Mexicans have a chance to make history Sunday. They could elect the country's first woman president. Or they can return the party that held control for 70 street years back to the top office. No matter who they pick, the United States better pay attention. The effects here will be profound.
All three candidates want to dramatically change the way Mexico fights its drug war.
Mexico is a major drug production and transshipment point, funneling millions of dollars of narcotics into the United States every year. Along with the drugs, the cartels battling for control also export the narcoviolence that has scarred Mexico at increasingly stupefying levels.
Combating the cartels is of fundamental national importance for the United States. It is a national strategic interest. Yet, for most Americans not living in fear along the border, it is largely invisible and too easy to ignore.
Mexico's current president, Felipe Calderon, has aimed the country's military at the cartels, pouring thousands of troops on a mission to capture the top drug lords. Like Hercules against the Hydra, however, decapitating the drug organizations has served to spawn multiple new groups and, as the new bands battle for supremacy, increased violence.
In April, 14 butchered bodies were left in a van outside city hall in Nuevo Laredo. In apparent response, police found nine people hanged from a bridge. Killers left 14 heads in a cooler, outside city hall.
Horrible as the exchange of murders was, it paled in comparison to the gruesome mass killing that followed, barely an hour's drive from the U.S. border ¿- police counted 49 decapitated bodies. Statistics released by the Mexican government count nearly 50,000 murders since Calderon launched his crackdown on the cartel.
In the process, there have been successes, and embarrassments. The military has captured a number of kingpins and their underlings. But, along the way, they also found three top generals working with the cartels.
There are some small indications the tactic is working. The rate of increasing violence has slowed. The cartels have been broken into smaller, less powerful groups.
But Mexico's people have had enough. They want an end to the violence. And the three candidates running to replace Calderon are listening.
Enrique Peña Nieto, the sexy PRI candidate more than half of Mexico's women surveyed (married and single) said they would happily have an affair with, is the clear front runner.

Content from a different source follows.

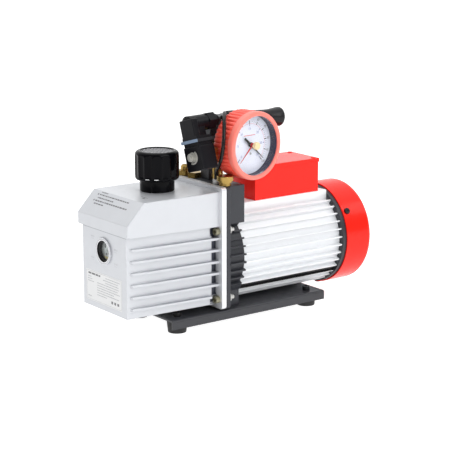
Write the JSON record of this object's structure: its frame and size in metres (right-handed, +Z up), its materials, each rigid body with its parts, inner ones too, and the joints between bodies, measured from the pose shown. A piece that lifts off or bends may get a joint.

He has promised to turn attention to reducing the violence that most affects his people, and away from trafficking and arresting drug leaders. He would pour police and soldiers into the areas with the worst violent crime.
"This doesn't mean that we don't pay attention to other crimes, or that we don't fight drug trafficking, but the central theme at this time is diminishing violence in the country," Peña Nieto told The Associated Press last month.
His opponents, however, hint that his promise is merely code for a return to PRI's past, when the party basically avoided violence by avoiding confrontation with the cartels.
"They've shown themselves to be absolutely tolerant of organized crime," Josefina Vazquez Mota told El Pais. Vazquez Mota is running on the presidential ticket for the National Action Party.
Vazquez Mota, unsurprisingly for the candidate from the current president's party, advocates an expansion of PAN's current approach. She wants to quadruple the size of the federal police force, to 150,000, and intensify the pressure on the weakened cartels.
Leftist Andres Manuel Lopez Obrador wants to halt drugs with hugs. He calls his strategy "Abrazos, no balazos," -- literally, "hugs, not bullets" -- and vows to withdraw the military, and tackling the social and economic inequality he blames for leading Mexico's youth into the drug trade.
"They should send us cheap credit, not military helicopters," he told the New York Times.
The three distinct drug policies compete Sunday. Whatever the outcome, the United States will feel the effect, at least as much as Mexico.